In Berlin war ich deshalb aber immer noch nicht, denn die Bahn hatte offensichtlich „vergessen”, dass dort ein großer Staatsbesuch im Gange war. Man hatte zwar die S‑Bahnen, die übrigens ebenfalls zum DB-Konzern gehören, gestoppt, aber die ICEs auf selber Trasse wollte man fahren lassen. Das wiederum hat die Polizei dann aber unterbunden. So mussten wir warten, bis eine Lösung gefunden wurde. Zum Glück waren die Teilnehmer wohl gerade nicht in der Nähe und der ICE durfte nach einiger Zeit passieren, sodass wir mit nur 30 Minuten Verspätung Berlin erreichten.

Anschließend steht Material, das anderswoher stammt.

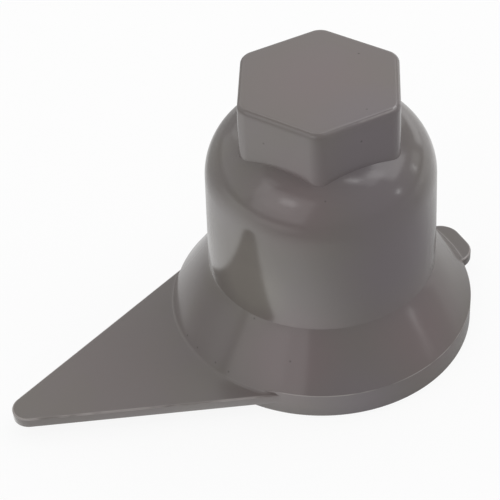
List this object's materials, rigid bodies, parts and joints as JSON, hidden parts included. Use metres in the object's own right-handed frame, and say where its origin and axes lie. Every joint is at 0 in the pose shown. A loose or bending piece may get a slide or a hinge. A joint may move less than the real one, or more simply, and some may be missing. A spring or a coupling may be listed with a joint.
{
  "type": "wheel nut cover cap",
  "caption": "Push-on plastic cover cap for a wheel nut, with hexagonal head, domed barrel, conical skirt, flat triangular pointer, thumb tab and ribbed bore.",
  "frame": {"origin": "on the axis of the nut, in the plane of the skirt's foot", "axes": "+Z along the axis towards the hexagonal head, +X along the pointer"},
  "size_m": [0.1016, 0.06, 0.0582],
  "materials": {
    "grey_plastic": "satin moulded, warm mid grey"
  },
  "bodies": {
    "root": {"nut_cover_cap": "grey_plastic"}
  },
  "joints": []
}
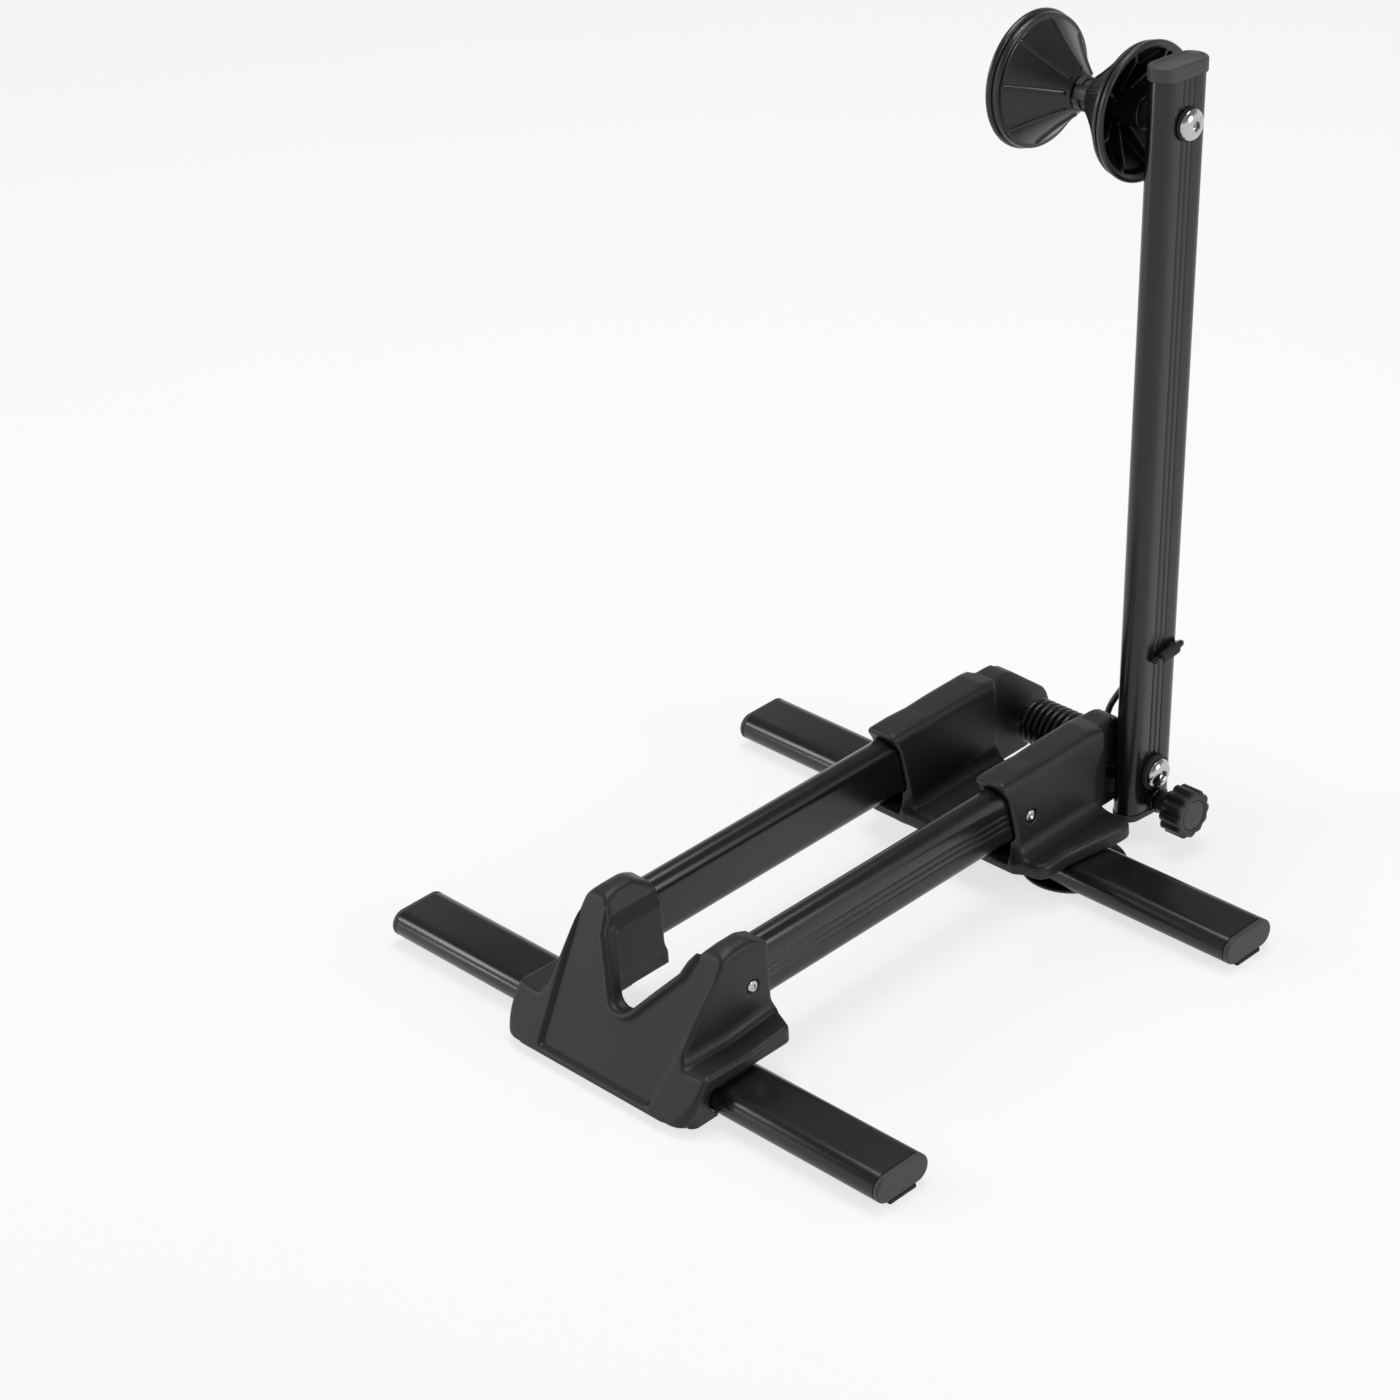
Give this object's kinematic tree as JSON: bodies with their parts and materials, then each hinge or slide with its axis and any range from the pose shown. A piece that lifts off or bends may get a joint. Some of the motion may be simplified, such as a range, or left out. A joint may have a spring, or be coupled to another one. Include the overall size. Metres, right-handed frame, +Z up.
{
  "type": "bicycle parking stand",
  "caption": "Folding floor stand for a bicycle wheel: cradle and rails take the tyre, a sprung upright post with a V roller leans on it, and swing-out feet steady it.",
  "frame": {"origin": "centre of the bounding box in plan, on the floor", "axes": "+X across the stand towards the side with the post and its lock knob, +Y from the cradle to the post, +Z up"},
  "size_m": [0.3532, 0.4271, 0.4364],
  "materials": {
    "black_anodised_tube": "black anodised, satin",
    "matte_black_moulding": "fine-grained matte black",
    "glossy_black_moulding": "smooth black",
    "dark_grey_cap": "matte dark grey",
    "black_rubber": "matte black",
    "stainless_steel": "polished stainless",
    "zinc_steel": "plain steel",
    "black_steel": "black, semi-gloss"
  },
  "bodies": {
    "stand": {"cradle_screw_left": "stainless_steel", "cradle_screw_right": "stainless_steel", "foot_block_left": "glossy_black_moulding", "foot_block_right": "glossy_black_moulding", "foot_pivot_front_left": "glossy_black_moulding", "foot_pivot_front_right": "glossy_black_moulding", "foot_pivot_rear_left": "glossy_black_moulding", "foot_pivot_rear_right": "glossy_black_moulding", "front_cradle": "matte_black_moulding", "housing_screw_left": "stainless_steel", "housing_screw_right": "stainless_steel", "rail_left": "black_anodised_tube", "rail_right": "black_anodised_tube", "rear_housing": "matte_black_moulding"},
    "frame": {"lock_collar": "black_steel", "pivot_bolt_left": "stainless_steel", "pivot_bolt_right": "stainless_steel", "pivot_shaft": "zinc_steel", "pivot_spacer": "zinc_steel", "pivot_washer_left": "black_rubber", "pivot_washer_right": "black_rubber", "post": "black_anodised_tube", "post_foot_cap": "dark_grey_cap", "post_top_cap": "dark_grey_cap", "roller_axle": "zinc_steel", "roller_bolt_left": "stainless_steel", "roller_bolt_right": "stainless_steel", "roller_post_spacer": "zinc_steel", "roller_spacer": "matte_black_moulding", "roller_washer_left": "black_rubber", "roller_washer_right": "black_rubber", "spring_sleeve": "black_rubber", "torsion_spring": "black_steel"},
    "roller": {"roller_cone_left": "glossy_black_moulding", "roller_cone_right": "glossy_black_moulding", "roller_sleeve": "matte_black_moulding"},
    "lock_screw": {"lock_stud": "zinc_steel"},
    "lock_knob": {"lock_knob": "matte_black_moulding", "lock_knob_cap": "dark_grey_cap"},
    "foot_front_left": {"foot_front_left": "black_anodised_tube", "foot_cap_front_left": "dark_grey_cap", "foot_pad_front_left": "black_rubber"},
    "foot_front_right": {"foot_front_right": "black_anodised_tube", "foot_cap_front_right": "dark_grey_cap", "foot_pad_front_right": "black_rubber"},
    "foot_rear_left": {"foot_rear_left": "black_anodised_tube", "foot_cap_rear_left": "dark_grey_cap", "foot_pad_rear_left": "black_rubber"},
    "foot_rear_right": {"foot_rear_right": "black_anodised_tube", "foot_cap_rear_right": "dark_grey_cap", "foot_pad_rear_right": "black_rubber"}
  },
  "joints": [
    {"name": "frame_fold", "type": "hinge", "parent": "stand", "child": "frame", "pos_m": [0, 0.14889, 0.0377], "axis": [-1, 0, 0], "range_deg": [-18.5, 85.4], "stiffness_Nm_per_rad": 1.2, "springref_deg": -3.09},
    {"name": "roller_spin", "type": "hinge", "parent": "frame", "child": "roller", "pos_m": [0, 0.17813, 0.40103], "axis": [1, 0, 0], "continuous": true},
    {"name": "lock_travel", "type": "slide", "parent": "frame", "child": "lock_screw", "axis": [1, 0, 0], "range_m": [0, 0.002]},
    {"name": "lock_turn", "type": "hinge", "parent": "lock_screw", "child": "lock_knob", "pos_m": [0, 0.14761, 0.02175], "axis": [1, 0, 0], "range_deg": [0, 720]},
    {"name": "foot_front_left_swing", "type": "hinge", "parent": "stand", "child": "foot_front_left", "pos_m": [-0.05, -0.17471, 0.01005], "axis": [0, 0, -1], "range_deg": [0, 90]},
    {"name": "foot_front_right_swing", "type": "hinge", "parent": "stand", "child": "foot_front_right", "pos_m": [0.05, -0.17471, 0.01005], "axis": [0, 0, 1], "range_deg": [0, 90]},
    {"name": "foot_rear_left_swing", "type": "hinge", "parent": "stand", "child": "foot_rear_left", "pos_m": [-0.05, 0.08599, 0.01005], "axis": [0, 0, 1], "range_deg": [0, 90]},
    {"name": "foot_rear_right_swing", "type": "hinge", "parent": "stand", "child": "foot_rear_right", "pos_m": [0.05, 0.08599, 0.01005], "axis": [0, 0, -1], "range_deg": [0, 90]}
  ],
  "couplings": [
    {"joint": "lock_turn", "follows": "lock_travel", "rad_per_m": 6283.2}
  ]
}
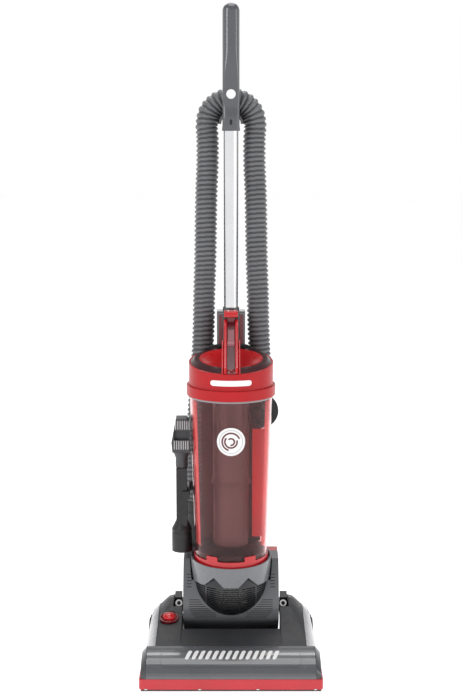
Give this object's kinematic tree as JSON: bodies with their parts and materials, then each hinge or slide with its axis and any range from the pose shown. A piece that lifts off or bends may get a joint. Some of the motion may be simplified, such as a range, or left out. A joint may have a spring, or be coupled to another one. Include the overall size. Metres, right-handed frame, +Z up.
{
  "type": "upright vacuum cleaner",
  "caption": "Bagless upright vacuum cleaner: powered nozzle head, reclining body, clear bin, parked stretch hose, long handle and clipped hand tools.",
  "frame": {"origin": "on the floor, at the middle of the footprint's width and depth (hose left out)", "axes": "+X to the viewer's right, -Y to the front where the nozzle is, +Z up"},
  "size_m": [0.288, 0.3, 1.068],
  "materials": {
    "deck_grey": "satin dark grey moulding",
    "visor_grey": "satin mid grey moulding",
    "yoke_grey": "satin grey moulding",
    "cup_grey": "satin light grey moulding",
    "handle_grey": "glossy dark grey moulding",
    "black_plastic": "fine grained black moulding",
    "dark_plastic": "fine grained dark moulding",
    "tool_black": "satin black moulding",
    "tool_grey": "satin grey moulding",
    "gloss_red": "glossy red moulding",
    "knob_red": "glossy red moulding",
    "bumper_red": "satin red soft moulding",
    "smoky_bin": "clear smoky maroon plastic",
    "smoky_rim": "glossy smoky maroon moulding",
    "hose_grey": "ribbed grey stretch hose",
    "bright_tube": "bright plated steel",
    "steel": "bright steel",
    "motor_metal": "pressed steel",
    "copper_core": "wound core",
    "fan_plastic": "natural nylon",
    "belt_rubber": "flat rubber belt",
    "tyre_rubber": "soft black tyre",
    "filter_foam": "white pleated filter",
    "bristle": "nylon tufts"
  },
  "bodies": {
    "root": {"base_chassis": "black_plastic", "base_cover": "deck_grey", "nozzle_visor": "visor_grey", "nozzle_end_caps": "deck_grey", "front_bumper": "bumper_red", "sole_plate": "black_plastic", "pivot_clamps": "black_plastic", "pivot_screws": "steel", "wheel_axles": "steel", "drive_belt": "belt_rubber", "suction_duct": "dark_plastic", "base_screws": "steel", "knob_bezel": "knob_red", "brush_bearings": "steel"},
    "knob": {"height_knob": "knob_red"},
    "carriage": {"roller_carriage": "dark_plastic"},
    "rollers": {"front_rollers": "dark_plastic"},
    "wheel_l": {"left_wheel": "dark_plastic", "left_tyre": "tyre_rubber"},
    "wheel_r": {"right_wheel": "dark_plastic", "right_tyre": "tyre_rubber"},
    "brush": {"brush_roll": "gloss_red", "brush_bristles": "bristle"},
    "recliner": {"recline_pedal": "handle_grey"},
    "upright": {"yoke_shell": "yoke_grey", "yoke_rear_cover": "yoke_grey", "motor_cup": "cup_grey", "exhaust_grille": "deck_grey", "exhaust_filter": "filter_foam", "motor_can": "motor_metal", "spine_front": "black_plastic", "spine_back": "deck_grey", "socket_block": "handle_grey", "hose_port": "black_plastic", "hose": "hose_grey", "hose_elbow": "black_plastic", "tube": "bright_tube", "handle_grip": "handle_grey", "lower_cord_hook": "dark_plastic", "power_switch": "dark_plastic", "cord_gland": "black_plastic", "tool_clip": "black_plastic", "pedal_spring": "steel"},
    "rotor": {"motor_armature": "copper_core", "motor_fan": "fan_plastic", "motor_pulley": "steel"},
    "power": {"power_pedal": "knob_red"},
    "cord_hook": {"upper_cord_hook": "dark_plastic"},
    "bin": {"bin_shell": "smoky_bin", "bin_door": "gloss_red", "inlet_panel": "gloss_red"},
    "lid": {"lid_ring": "gloss_red", "lid_rim": "smoky_rim", "lid_dish": "gloss_red", "carry_handle": "gloss_red", "cyclone_shroud": "smoky_rim", "pre_motor_filter": "filter_foam"},
    "latch": {"bin_latch": "gloss_red"},
    "crevice": {"crevice_tool": "tool_black"},
    "duster": {"dusting_tool": "tool_grey"}
  },
  "joints": [
    {"name": "recline", "type": "hinge", "parent": "root", "child": "upright", "pos_m": [0, 0.066, 0.064], "axis": [-1, 0, 0], "range_deg": [0, 65]},
    {"name": "left_wheel_spin", "type": "hinge", "parent": "root", "child": "wheel_l", "pos_m": [-0.129, 0.056, 0.022], "axis": [1, 0, 0], "continuous": true},
    {"name": "right_wheel_spin", "type": "hinge", "parent": "root", "child": "wheel_r", "pos_m": [0.129, 0.056, 0.022], "axis": [1, 0, 0], "continuous": true},
    {"name": "motor_spin", "type": "hinge", "parent": "upright", "child": "rotor", "pos_m": [0, 0.066, 0.064], "axis": [1, 0, 0], "continuous": true},
    {"name": "brush_spin", "type": "hinge", "parent": "root", "child": "brush", "pos_m": [0, -0.122, 0.022], "axis": [1, 0, 0], "continuous": true},
    {"name": "height_turn", "type": "hinge", "parent": "root", "child": "knob", "pos_m": [-0.102, -0.01, 0.067], "axis": [0, -0.2079, 0.9781], "range_deg": [0, 240]},
    {"name": "roller_drop", "type": "slide", "parent": "root", "child": "carriage", "axis": [0, 0, -1], "range_m": [0, 0.006]},
    {"name": "front_roller_spin", "type": "hinge", "parent": "carriage", "child": "rollers", "pos_m": [0, -0.076, 0.009], "axis": [1, 0, 0], "continuous": true},
    {"name": "recline_release", "type": "hinge", "parent": "root", "child": "recliner", "pos_m": [0, 0.092, 0.028], "axis": [-1, 0, 0], "range_deg": [0, 12], "stiffness_Nm_per_rad": 0.2, "springref_deg": -17.19},
    {"name": "power_press", "type": "slide", "parent": "upright", "child": "power", "axis": [0, 0, -1], "range_m": [0, 0.0035], "stiffness_N_per_m": 400, "springref_m": -0.003, "deforming": ["pedal_spring"]},
    {"name": "hook_turn", "type": "hinge", "parent": "upright", "child": "cord_hook", "pos_m": [0, 0.115, 0.44], "axis": [0, 1, 0], "range_deg": [0, 180]},
    {"name": "bin_removal", "type": "slide", "parent": "upright", "child": "bin", "axis": [0, -0.7071, 0.7071], "range_m": [0, 0.12]},
    {"name": "lid_lift", "type": "slide", "parent": "bin", "child": "lid", "axis": [0, 0, 1], "range_m": [0, 0.18]},
    {"name": "latch_press", "type": "slide", "parent": "lid", "child": "latch", "axis": [0, 0, -1], "range_m": [0, 0.0035], "stiffness_N_per_m": 400, "springref_m": -0.003},
    {"name": "crevice_pull", "type": "slide", "parent": "upright", "child": "crevice", "axis": [-1, 0, 0], "range_m": [0, 0.07]},
    {"name": "duster_pull", "type": "slide", "parent": "crevice", "child": "duster", "axis": [0, 0, 1], "range_m": [0, 0.04]}
  ],
  "couplings": [
    {"joint": "brush_spin", "follows": "motor_spin", "ratio": 0.4324},
    {"joint": "height_turn", "follows": "roller_drop", "rad_per_m": 698.13}
  ]
}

Am Hauptbahnhof herrschte dann aber auch absolutes Chaos, den aufgrund der nicht fahrenden S‑Bahnen und der teilweisen Streckensperrung, war der Bahnhof in Ost-West-Richtung vom Netz abgeschnitten. In Nord-Süd-Richtung aber fahren nur Regionalbahnen, S‑Bahnverkehr gibt es hier bisher nicht. Und bei den Regios gab es dann auch noch technische Probleme, sodass ich für meine Heimfahrt, die eigentlich knapp 45 Minuten dauern sollte, nochmals gute zwei Stunden brauchte.
Übrigens hatte ich noch Glück im Unglück, denn der ICE, in dem ich eigentlich hätte sitzen sollen, wurde wegen desselben Staatsbesuches über neunzig Minuten vor den Toren der Hauptstadt gestoppt und erreichte erst mit massiver Verspätung sein Ziel.
Warum für mich Bahnfahren keine Alternative ist! – Fazit
Bei der Bahn ist es anscheinend so, dass eine reibungslose Fahrt die Ausnahme ist und Pleiten, Pech und Pannen zum Alltag gehören. Anders kann ich das nicht mehr einschätzen. Vor kurzem, als es mal wieder massive Störungen im Nahverkehr gab, hat eine Dame, die mit mir unterwegs war, zu mir gesagt: „Jede Störung bei der Bahn für sich allein mag ihre Berechtigung habe, aber die schiere Menge macht die Bahn einfach unzuverlässig.” Und dem kann ich einfach nur zustimmen.
Wer mir sagt, man solle nur die Bahn nutzen, dem kann ich nur sagen, dass ich so viel Zeit und Nerven in eine Reise einfach nicht investieren kann und will. Dagegen ist ja jede Fahrt mit dem Auto eine Erholung, selbst wenn man mal im Stau steht. Von Fliegen ganz zu schweigen, auch wenn da mal was schiefgehen kann, so läuft es doch in der Regel problemlos.
Für mich heißt es also weiterhin: Bahnfahren nur im äußersten Notfall. Attraktiv ist das auf jeden Fall nicht. Klar, es kann immer mal was schiefgehen, aber hier scheint es eher Normalität zu sein. Und vor allem die Aussicht auf Stehen und Sitzen auf dem Boden lässt mich dann doch ganz schnell die Lust auf Bahnfahren verlieren. Anscheinend nimmt man das bei der Bahn auch wirklich billigend in Kauf, wenn ich der Aussage der Mitarbeiterin glauben darf – selbst in der 1. Klasse.